— BEGIN RECORDS SHOWN —

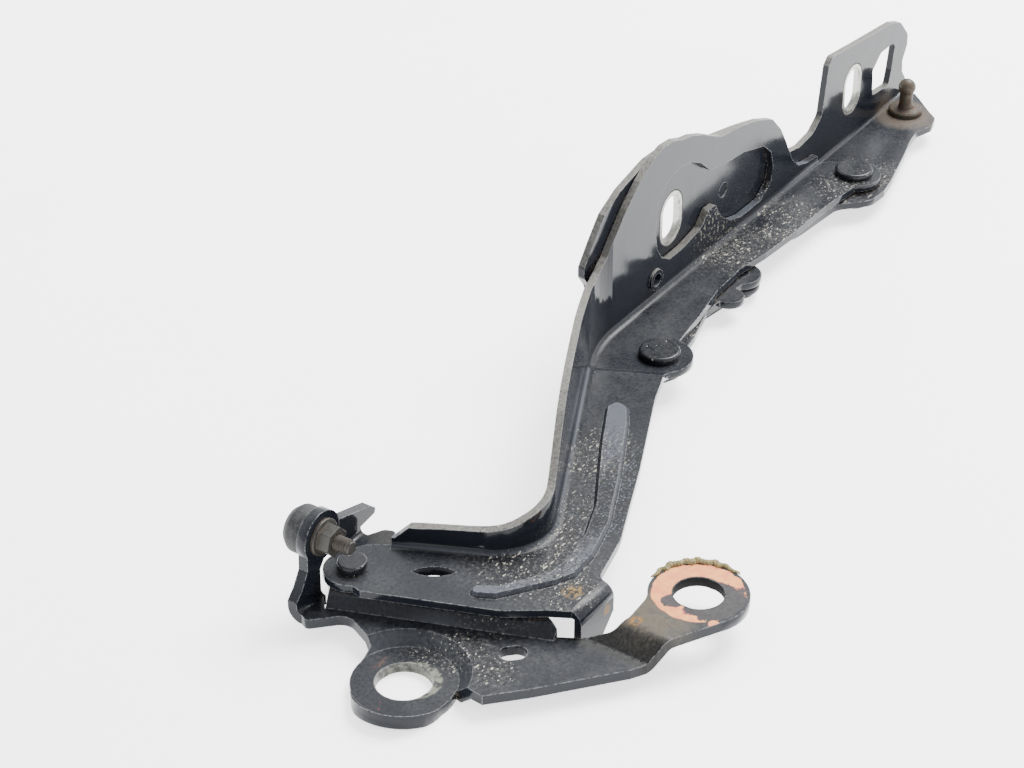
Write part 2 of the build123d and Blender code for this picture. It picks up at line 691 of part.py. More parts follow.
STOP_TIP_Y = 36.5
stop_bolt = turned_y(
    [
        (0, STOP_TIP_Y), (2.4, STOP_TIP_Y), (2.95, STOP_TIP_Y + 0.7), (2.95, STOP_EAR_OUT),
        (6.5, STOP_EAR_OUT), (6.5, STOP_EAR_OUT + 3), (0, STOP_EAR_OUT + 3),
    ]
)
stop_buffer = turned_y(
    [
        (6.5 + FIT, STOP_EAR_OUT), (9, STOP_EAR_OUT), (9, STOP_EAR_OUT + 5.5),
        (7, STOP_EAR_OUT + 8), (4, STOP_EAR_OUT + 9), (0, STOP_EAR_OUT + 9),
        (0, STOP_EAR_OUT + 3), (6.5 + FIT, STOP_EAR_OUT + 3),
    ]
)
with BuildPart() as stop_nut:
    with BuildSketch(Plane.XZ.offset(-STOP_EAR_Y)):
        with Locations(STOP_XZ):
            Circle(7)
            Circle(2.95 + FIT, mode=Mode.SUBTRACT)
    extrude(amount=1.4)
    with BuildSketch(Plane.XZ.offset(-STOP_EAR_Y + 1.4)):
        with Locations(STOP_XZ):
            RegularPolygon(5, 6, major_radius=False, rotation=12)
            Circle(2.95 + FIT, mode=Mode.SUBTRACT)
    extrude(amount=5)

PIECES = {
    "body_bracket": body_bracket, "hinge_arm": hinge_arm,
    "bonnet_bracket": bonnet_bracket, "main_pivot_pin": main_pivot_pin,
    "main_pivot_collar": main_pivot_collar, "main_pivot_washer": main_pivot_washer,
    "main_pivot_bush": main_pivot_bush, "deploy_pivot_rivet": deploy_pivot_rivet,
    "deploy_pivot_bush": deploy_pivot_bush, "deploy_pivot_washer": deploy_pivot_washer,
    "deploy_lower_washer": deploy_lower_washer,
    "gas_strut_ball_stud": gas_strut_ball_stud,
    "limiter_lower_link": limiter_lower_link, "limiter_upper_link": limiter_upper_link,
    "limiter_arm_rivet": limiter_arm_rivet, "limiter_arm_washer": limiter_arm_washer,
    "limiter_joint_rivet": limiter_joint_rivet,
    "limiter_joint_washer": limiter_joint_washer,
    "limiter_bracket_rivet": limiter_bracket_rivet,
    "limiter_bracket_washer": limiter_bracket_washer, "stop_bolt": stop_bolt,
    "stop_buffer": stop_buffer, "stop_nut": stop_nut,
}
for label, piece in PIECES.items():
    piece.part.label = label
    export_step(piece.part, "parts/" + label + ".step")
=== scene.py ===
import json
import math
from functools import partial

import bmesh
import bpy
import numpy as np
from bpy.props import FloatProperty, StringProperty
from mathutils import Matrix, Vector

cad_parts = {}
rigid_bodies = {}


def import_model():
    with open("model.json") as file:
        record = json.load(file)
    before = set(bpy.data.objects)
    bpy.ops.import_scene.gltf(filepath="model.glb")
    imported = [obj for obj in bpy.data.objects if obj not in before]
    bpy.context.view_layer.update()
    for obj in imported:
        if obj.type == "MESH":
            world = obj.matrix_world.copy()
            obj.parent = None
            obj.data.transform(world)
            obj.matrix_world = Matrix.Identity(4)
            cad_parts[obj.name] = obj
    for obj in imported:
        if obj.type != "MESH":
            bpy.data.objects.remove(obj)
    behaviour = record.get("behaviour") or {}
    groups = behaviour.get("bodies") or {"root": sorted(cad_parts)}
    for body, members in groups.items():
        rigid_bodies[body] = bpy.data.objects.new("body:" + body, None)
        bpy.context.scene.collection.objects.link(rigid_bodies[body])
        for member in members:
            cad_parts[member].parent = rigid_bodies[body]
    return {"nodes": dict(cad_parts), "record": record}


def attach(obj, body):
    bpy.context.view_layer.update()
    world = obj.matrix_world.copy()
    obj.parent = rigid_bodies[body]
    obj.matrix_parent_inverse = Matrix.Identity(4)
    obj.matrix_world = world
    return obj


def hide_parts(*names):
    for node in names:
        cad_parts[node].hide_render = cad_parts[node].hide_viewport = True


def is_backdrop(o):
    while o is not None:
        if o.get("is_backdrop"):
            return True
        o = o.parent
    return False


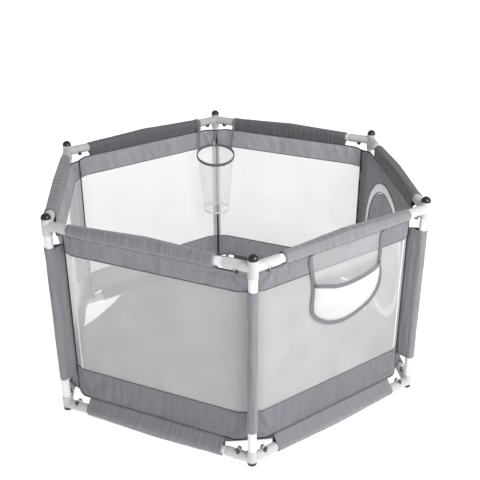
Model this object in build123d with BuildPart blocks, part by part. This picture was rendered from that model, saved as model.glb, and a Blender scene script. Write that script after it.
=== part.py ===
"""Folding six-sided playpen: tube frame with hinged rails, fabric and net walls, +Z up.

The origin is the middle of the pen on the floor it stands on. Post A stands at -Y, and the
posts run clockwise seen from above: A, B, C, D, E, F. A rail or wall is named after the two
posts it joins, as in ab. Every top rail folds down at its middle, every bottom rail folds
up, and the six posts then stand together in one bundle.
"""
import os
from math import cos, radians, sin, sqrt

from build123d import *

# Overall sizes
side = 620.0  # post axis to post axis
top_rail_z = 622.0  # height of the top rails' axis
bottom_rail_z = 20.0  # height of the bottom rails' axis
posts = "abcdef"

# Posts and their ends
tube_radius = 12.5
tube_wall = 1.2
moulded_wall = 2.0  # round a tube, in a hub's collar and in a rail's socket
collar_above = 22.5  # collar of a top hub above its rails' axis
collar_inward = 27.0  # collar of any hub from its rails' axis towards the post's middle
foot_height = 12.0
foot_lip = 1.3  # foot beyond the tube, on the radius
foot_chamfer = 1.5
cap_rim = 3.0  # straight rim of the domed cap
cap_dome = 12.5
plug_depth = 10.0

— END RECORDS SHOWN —

Everything from the line containing "for label, piece" down to the line containing "obj.parent = rigid_bodies[body]" should be retyped exactly, both lines included, and nothing more.

ANSWER TO THE PROBLEM:
for label, piece in PIECES.items():
    piece.part.label = label
    export_step(piece.part, "parts/" + label + ".step")
=== scene.py ===
import json
import math
from functools import partial

import bmesh
import bpy
import numpy as np
from bpy.props import FloatProperty, StringProperty
from mathutils import Matrix, Vector

cad_parts = {}
rigid_bodies = {}


def import_model():
    with open("model.json") as file:
        record = json.load(file)
    before = set(bpy.data.objects)
    bpy.ops.import_scene.gltf(filepath="model.glb")
    imported = [obj for obj in bpy.data.objects if obj not in before]
    bpy.context.view_layer.update()
    for obj in imported:
        if obj.type == "MESH":
            world = obj.matrix_world.copy()
            obj.parent = None
            obj.data.transform(world)
            obj.matrix_world = Matrix.Identity(4)
            cad_parts[obj.name] = obj
    for obj in imported:
        if obj.type != "MESH":
            bpy.data.objects.remove(obj)
    behaviour = record.get("behaviour") or {}
    groups = behaviour.get("bodies") or {"root": sorted(cad_parts)}
    for body, members in groups.items():
        rigid_bodies[body] = bpy.data.objects.new("body:" + body, None)
        bpy.context.scene.collection.objects.link(rigid_bodies[body])
        for member in members:
            cad_parts[member].parent = rigid_bodies[body]
    return {"nodes": dict(cad_parts), "record": record}


def attach(obj, body):
    bpy.context.view_layer.update()
    world = obj.matrix_world.copy()
    obj.parent = rigid_bodies[body]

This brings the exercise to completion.